Though Paul was a self-proclaimed Roman citizen regularly respected by the authorities,(Acts 16:37, 22:25-28) Jesus is portrayed as coming from the home of a common Jewish laborer2 and as an itinerant preacher often met with scorn and disdain.(Matthew 13:54—58, Mark 6:3, and John 6:42.)

2: Though common Christian tradition cites Jesus as having been a "carpenter", the actual Greek word used in the relevant verses is tekton, Strong's #5045, a word that actually meant "laborer" or "artisan." While some scholars have noted that this would have made Jesus a well-respected craftsman of sorts, the opposite is more than likely to have been the case, with the average peasant artisan residing even below the peasant farmer on the sociological pecking order of the day. Indeed, there was no "middle class" to speak of in more ancient times. Rather, there were those like Paul and his family who had wealth, and there was everyone else who essentially didn't. This would explain the disdain and even disrespect that Jesus obviously receives in the above-cited verses.
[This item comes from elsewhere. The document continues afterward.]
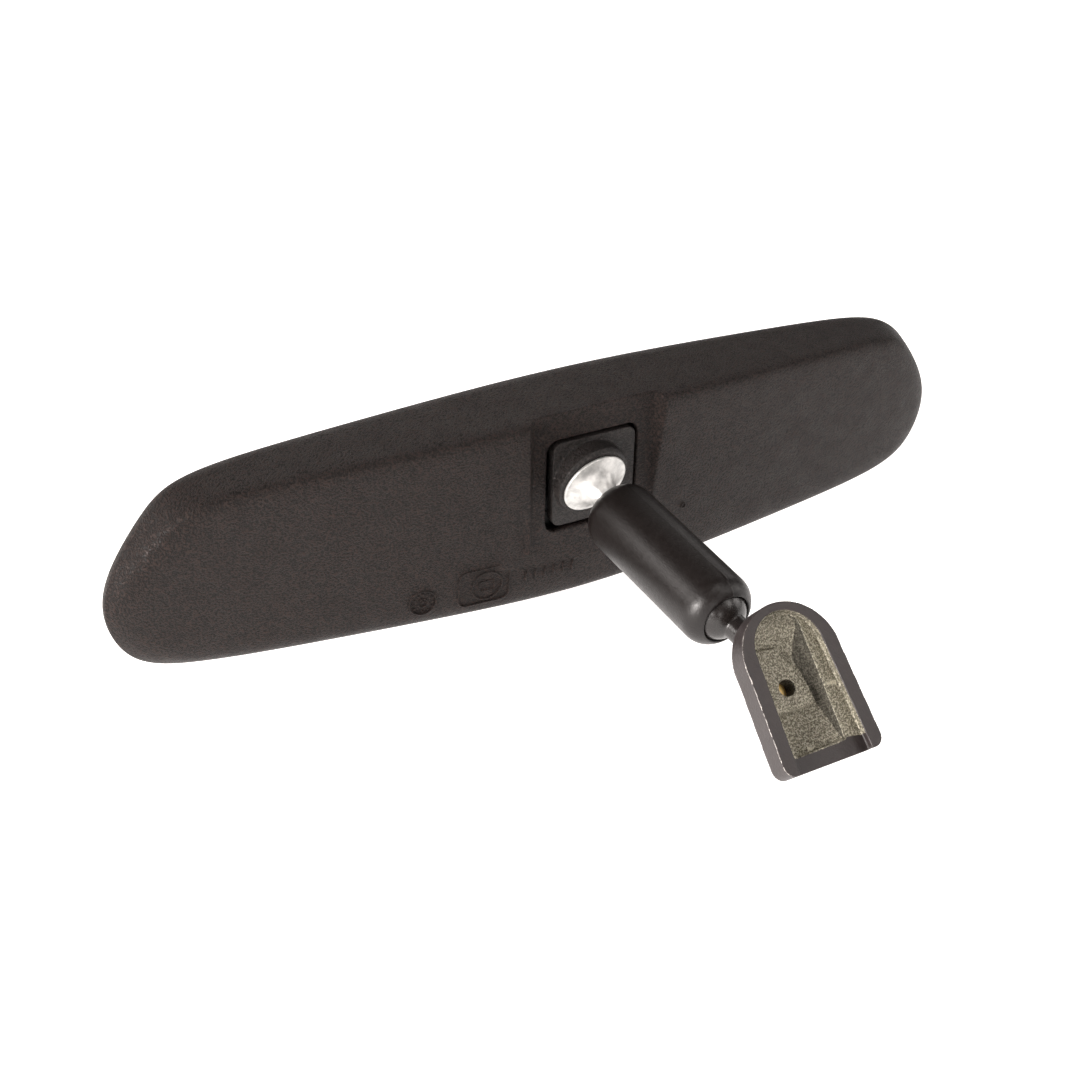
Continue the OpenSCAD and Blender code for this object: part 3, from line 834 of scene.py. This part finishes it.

Indeed, it is intriguing to note that Jesus never once mentions the bustling city of Sepphoris in the Gospels, and this even though he grew up within sight of its walls. He also rarely talks in urban images, even though he was raised near a mid-sized metropolis, and even though his family probably worked regularly therein. As such it seems that Jesus quite obviously knew that cities were the places where opulence gathered, and that cities were the sources of the very same peasant oppressions that his ministry was designed to stifle and quell.